● Raw data:
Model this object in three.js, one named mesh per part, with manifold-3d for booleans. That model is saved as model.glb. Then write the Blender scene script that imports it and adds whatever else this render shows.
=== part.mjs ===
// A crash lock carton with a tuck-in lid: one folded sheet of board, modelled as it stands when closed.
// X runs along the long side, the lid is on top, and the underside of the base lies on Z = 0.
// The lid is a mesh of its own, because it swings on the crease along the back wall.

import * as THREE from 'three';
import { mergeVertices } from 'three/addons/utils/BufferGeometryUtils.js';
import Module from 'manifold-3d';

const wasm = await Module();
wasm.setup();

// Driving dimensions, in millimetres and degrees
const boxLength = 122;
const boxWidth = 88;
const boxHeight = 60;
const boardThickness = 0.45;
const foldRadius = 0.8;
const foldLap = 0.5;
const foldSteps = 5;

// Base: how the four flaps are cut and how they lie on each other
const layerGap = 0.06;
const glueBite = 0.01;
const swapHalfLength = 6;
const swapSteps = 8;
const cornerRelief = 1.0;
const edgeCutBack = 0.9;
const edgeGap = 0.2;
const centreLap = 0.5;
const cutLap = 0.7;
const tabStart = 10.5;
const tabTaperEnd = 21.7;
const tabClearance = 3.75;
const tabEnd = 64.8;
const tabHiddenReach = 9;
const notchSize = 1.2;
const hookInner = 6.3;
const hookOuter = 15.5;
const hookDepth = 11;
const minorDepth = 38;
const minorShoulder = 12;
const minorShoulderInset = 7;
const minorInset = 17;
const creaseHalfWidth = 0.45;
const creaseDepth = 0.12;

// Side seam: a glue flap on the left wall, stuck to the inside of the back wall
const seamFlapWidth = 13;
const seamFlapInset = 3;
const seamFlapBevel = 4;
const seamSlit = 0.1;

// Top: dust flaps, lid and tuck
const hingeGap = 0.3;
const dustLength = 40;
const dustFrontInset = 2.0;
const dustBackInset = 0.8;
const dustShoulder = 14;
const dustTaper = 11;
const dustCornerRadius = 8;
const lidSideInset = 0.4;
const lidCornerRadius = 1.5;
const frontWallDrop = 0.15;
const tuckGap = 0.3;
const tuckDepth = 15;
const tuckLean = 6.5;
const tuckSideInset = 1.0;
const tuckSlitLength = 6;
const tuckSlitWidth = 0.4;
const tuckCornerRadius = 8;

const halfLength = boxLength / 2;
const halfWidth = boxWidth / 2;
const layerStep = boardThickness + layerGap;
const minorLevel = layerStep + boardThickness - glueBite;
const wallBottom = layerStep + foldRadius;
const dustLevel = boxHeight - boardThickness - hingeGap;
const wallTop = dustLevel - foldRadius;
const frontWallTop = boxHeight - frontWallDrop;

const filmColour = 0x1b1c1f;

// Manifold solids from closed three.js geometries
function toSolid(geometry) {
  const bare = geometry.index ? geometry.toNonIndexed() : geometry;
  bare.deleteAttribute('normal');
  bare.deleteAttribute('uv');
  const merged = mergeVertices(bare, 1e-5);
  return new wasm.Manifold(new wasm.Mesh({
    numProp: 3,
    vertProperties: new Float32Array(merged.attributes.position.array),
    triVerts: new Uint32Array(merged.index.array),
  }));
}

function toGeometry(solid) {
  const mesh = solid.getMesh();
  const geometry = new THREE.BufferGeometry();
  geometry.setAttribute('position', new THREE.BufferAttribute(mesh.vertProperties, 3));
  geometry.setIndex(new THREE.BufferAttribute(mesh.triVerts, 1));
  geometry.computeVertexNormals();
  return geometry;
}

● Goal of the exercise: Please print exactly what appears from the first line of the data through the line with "the back wall.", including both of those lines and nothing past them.

● Answer to this exercise:
Model this object in three.js, one named mesh per part, with manifold-3d for booleans. That model is saved as model.glb. Then write the Blender scene script that imports it and adds whatever else this render shows.
=== part.mjs ===
// A crash lock carton with a tuck-in lid: one folded sheet of board, modelled as it stands when closed.
// X runs along the long side, the lid is on top, and the underside of the base lies on Z = 0.
// The lid is a mesh of its own, because it swings on the crease along the back wall.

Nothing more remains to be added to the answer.